Not long after Danny Baca was gunned down with an assault rifle and set on fire on the Pajarito Mesa in January 2008, authorities said a Mexican cartel was sending a message.

Jaime Veleta

Eleven years later, Jaime Veleta, the man prosecutors say was the “shot caller” in Baca’s execution is on trial for murder and lesser charges.

Bernalillo County Sheriff’s Office investigators said in 2009 that Baca had been tasked with transporting a carload of marijuana and possibly cocaine from Mexico to El Paso, but he instead headed to Albuquerque.

When Veleta and others showed up at his home in the East Mountains looking for the missing drugs, prosecutors say, Baca took them to a shed where the empty car was parked.

Not long after that, Baca was driven out to the Pajarito Mesa by Veleta and Jose and Mario Talavera and killed.

“It’s dark and they turn down a desolate dirt road with no real development to the left or to the right. It’s barren,” prosecutor Shonnetta Estrada told the jury in her opening statement Tuesday in state District Court. “The perfect spot for an execution.”

Veleta was the first person out of the vehicle, and moments after Baca stepped out “he’s mowed down by a barrage of bullets coming from Jaime Veleta’s assault rifle.”

Jose and Mario Talavera, two cousins convicted in the case, are serving 15 and 11 year sentences, respectively.

Jose is expected to testify.

Defense attorney Edward Bustamante said his client, the so-called shot caller, was actually an El Paso father who supported his children with his McDonald’s paychecks.

This is a “two-witness case,” Bustamante said, and those two witnesses lack credibility.

“You’re going to say, ‘Look I cannot trust those two witnesses, because they have a million reasons to lie, to exaggerate, to shift blame.'” Bustamante said during his opening statement.

In 2009, then-Bernalillo County Sheriff Darren White said Baca “signed his own death warrant” when he bypassed El Paso and brought the drugs to Albuquerque.

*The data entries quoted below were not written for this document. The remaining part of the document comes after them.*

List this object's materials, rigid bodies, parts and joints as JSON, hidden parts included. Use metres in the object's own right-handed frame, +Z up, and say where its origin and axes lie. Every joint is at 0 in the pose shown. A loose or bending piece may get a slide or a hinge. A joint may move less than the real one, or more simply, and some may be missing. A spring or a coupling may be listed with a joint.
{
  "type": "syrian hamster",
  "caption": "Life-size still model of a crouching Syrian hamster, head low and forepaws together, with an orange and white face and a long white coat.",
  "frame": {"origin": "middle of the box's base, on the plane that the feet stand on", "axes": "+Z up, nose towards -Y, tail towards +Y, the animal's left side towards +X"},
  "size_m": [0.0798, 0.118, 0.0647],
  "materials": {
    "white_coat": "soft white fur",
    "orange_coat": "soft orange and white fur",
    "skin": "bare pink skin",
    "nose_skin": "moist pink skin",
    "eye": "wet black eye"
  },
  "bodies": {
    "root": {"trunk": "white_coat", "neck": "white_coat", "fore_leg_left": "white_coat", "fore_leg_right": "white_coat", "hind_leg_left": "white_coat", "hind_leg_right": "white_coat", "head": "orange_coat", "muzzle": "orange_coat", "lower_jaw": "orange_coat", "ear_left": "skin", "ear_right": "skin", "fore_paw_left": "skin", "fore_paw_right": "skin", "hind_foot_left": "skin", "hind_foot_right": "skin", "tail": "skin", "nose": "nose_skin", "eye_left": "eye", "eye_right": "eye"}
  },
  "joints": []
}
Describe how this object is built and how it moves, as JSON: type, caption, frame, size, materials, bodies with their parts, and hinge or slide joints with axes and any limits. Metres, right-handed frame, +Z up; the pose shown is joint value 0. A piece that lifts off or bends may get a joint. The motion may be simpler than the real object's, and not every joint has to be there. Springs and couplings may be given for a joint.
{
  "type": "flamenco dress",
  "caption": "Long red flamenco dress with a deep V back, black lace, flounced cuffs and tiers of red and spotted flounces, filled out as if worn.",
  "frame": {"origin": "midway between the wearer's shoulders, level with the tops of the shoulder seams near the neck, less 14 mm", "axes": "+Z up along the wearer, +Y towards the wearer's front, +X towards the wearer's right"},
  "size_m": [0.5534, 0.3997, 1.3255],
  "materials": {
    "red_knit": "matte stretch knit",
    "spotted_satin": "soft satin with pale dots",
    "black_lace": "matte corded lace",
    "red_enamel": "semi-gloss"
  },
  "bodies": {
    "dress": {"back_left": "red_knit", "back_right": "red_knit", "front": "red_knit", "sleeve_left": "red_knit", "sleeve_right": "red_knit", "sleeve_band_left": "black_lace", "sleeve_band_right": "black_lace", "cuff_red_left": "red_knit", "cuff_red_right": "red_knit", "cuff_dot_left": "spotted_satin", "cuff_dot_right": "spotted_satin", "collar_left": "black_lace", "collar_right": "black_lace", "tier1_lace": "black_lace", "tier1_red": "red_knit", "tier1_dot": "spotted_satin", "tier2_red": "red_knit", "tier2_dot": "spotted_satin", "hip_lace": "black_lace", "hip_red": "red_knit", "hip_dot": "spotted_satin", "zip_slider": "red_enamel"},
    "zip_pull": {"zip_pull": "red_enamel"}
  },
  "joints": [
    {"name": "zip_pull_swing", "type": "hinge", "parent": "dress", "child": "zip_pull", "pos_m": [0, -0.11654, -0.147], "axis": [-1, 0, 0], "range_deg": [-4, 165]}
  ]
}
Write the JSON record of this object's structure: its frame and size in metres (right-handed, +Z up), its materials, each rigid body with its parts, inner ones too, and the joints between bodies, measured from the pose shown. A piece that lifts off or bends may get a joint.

“They wanted to make sure everybody knew you don’t mess with the cartel,” White said then. “This was a very clear message they were sending.”

Prosecutors say Veleta was dropped off at a bus station soon after the homicide.

He remained at large for years, and was included on the U.S. Marshals Service’s most wanted list for New Mexico. Veleta was extradited from Mexico in September 2018.